Qu'entendez-vous par « soutenabilité sociale » ?

On parle de fiscalité mais on ne parle pas du vrai problème, celui de la croissance. Or les retraités sont l'un des moteurs de la consommation, donc de la croissance. Ils ne sont pas soumis à l'instabilité du chômage et sont plutôt constants dans leurs dépenses.
Plus grave encore, on va s'attaquer à une population qui constitue un soutien de famille. Les plus aisés et même les moins, sont les pivots de la solidarité intra-familiale. Ils s'occupent non seulement de leurs enfants et petits enfants mais aussi parfois de leurs très vieux parents. On va encore appauvrir les retraités et éroder la confiance dans le système de retraite par répartition. Il y a beaucoup de retraités en situation de faiblesse. Et aucun syndicat pour les défendre. Stigmatiser ainsi les retraités, c'est tout simplement scandaleux.

Pourquoi ?

Parce qu'on oublie leur immense contribution à la vie sociale. Avec la généralisation du travail des femmes, ce sont eux qui ont repris les rênes du bénévolat. C'est affolant de taper ainsi sur les retraités au lieu de montrer et de mesurer ce qu'ils apportent à la vie sociale par leurs comportements altruistes. La plupart des associations reposent sur les retraités. A l'heure où il faut faire jouer toutes les solidarités sociales, l'Etat ferait mieux de les soutenir et de les dynamiser, en commençant déjà par les valoriser, au lieu de jeter l'opprobe sur « ces retraités trop riches ». Je suis plutôt de gauche et je ne comprends pas cette logique du « diviser pour mieux régner ». François Hollande a été élu sur l'idée de la cohésion sociale et celle de se serrer les coudes. A un moment crucial où il est urgent de jouer sur les solidarités nationales, les mesures doivent être soucieuses d'équité. Après Sarkozy et les étrangers, Hollande s'attaque aux riches et aux retraités. On fragmente la population sans aucune vision d'équité.

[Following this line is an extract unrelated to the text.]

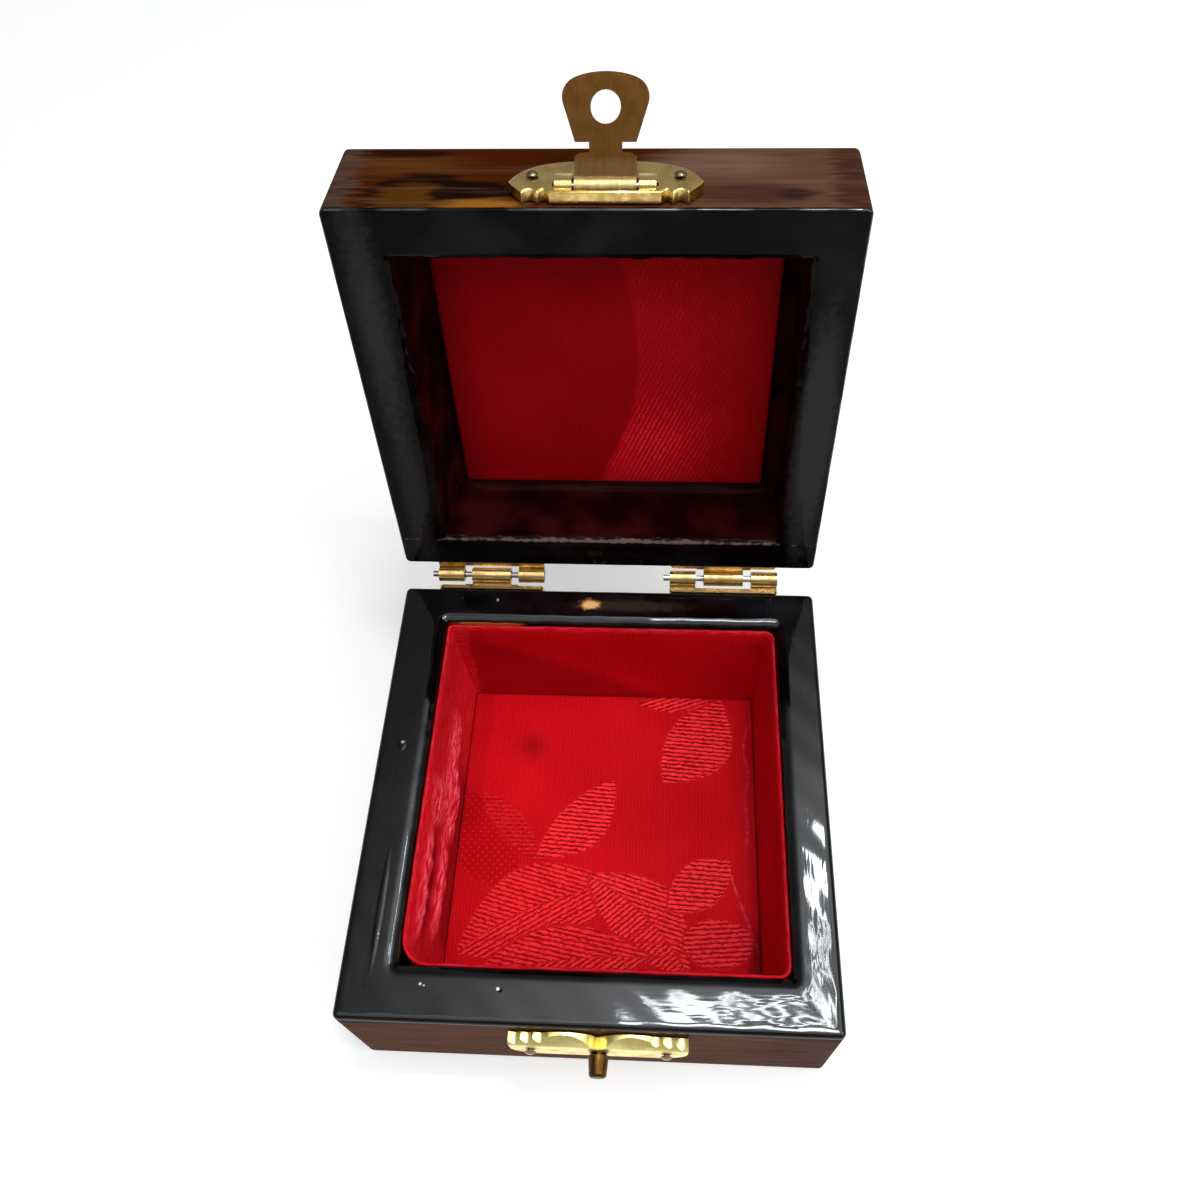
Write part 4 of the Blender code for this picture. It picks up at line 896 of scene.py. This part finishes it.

Comment rétablir les équilibres ?

Par une réforme de la fiscalité globale dans laquelle chacun est amené à faire un effort proportionnel à ses revenus. Et non en s'attaquant aux niches les unes après les autres. Les retraités apportent énormément à la population de ce pays. Il faudrait enfin songer à les mettre en valeur.

*Professeur des Universités, membre de l'Institut Universitaire de France et de l'Académie Européenne des Sciences et chercheur du Centre d'Etude des Mouvements Sociaux, Anne-Marie Guillemard est une spécialiste des comparaisons internationales portant sur la protection sociale, les systèmes de retraite et l'emploi.